A word for where the heart meets the earth: the place on the floor above which the fire burns. Although the sound of the word might seem to have a cold breath about it, no one seems to notice, for it can also be the sound of a breath blowing to help the tinder to ignite or the embers to glow, and the word just carries an air of homey, old-fashoned warmth around with it from sense and context. And don’t the h and h look like the ends of a fire grate? Such an essential word didn’t have to be borrowed, of course; it’s always been in English, since before there was English to be in, and the only spelling change was from o to a (and the final th was ð). The pronunciation has shifted a wee bit more. In Scottish and northern English dialects, this word still rhymes with earth (both of which, in the mists of time, had a vowel sound more like what we say in air now), but elsewhere it’s supposed to be said like heart with a fricative rather than a stop at the end (but many people who have not heard it will say it to rhyme with earth on seeing it, I’ve found). Since modern homes have no need of a hearth per se – though some still have one – hearth is seen mainly in historical works, metaphors and clichés now.

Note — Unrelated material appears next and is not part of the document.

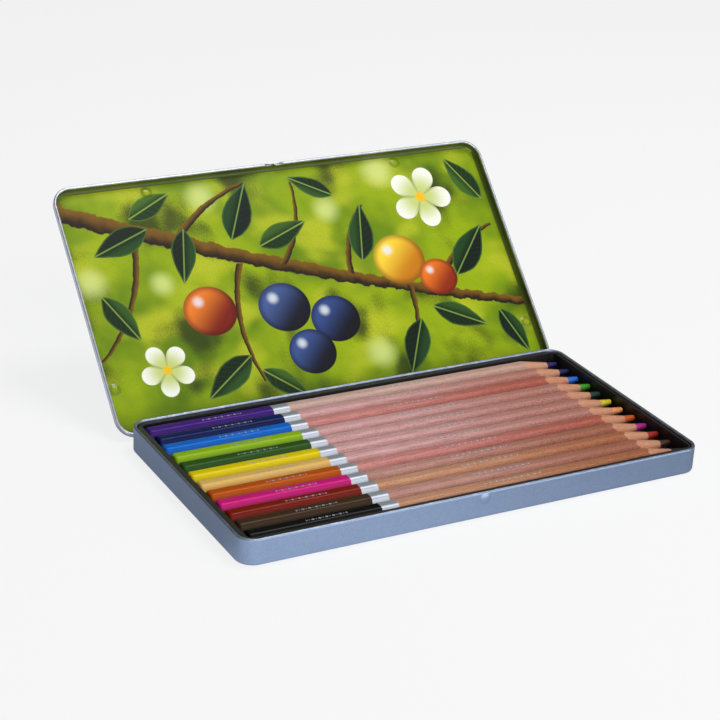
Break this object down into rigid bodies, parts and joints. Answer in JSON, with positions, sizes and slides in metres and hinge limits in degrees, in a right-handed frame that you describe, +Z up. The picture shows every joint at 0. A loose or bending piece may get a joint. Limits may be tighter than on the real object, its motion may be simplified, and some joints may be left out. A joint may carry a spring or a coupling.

Home is where the hearth is – hearth and home is a common coupling, and The Cricket on the Hearth is the name of a Christmas story by Charles Dickens. But hearths still get modern literal mention; you will find from collocations that a stone hearth is most often spoken of, and sometimes a brick hearth. Whatever the material, though, when you hear the word, it’s as warming as an Irish coffee on a winter night.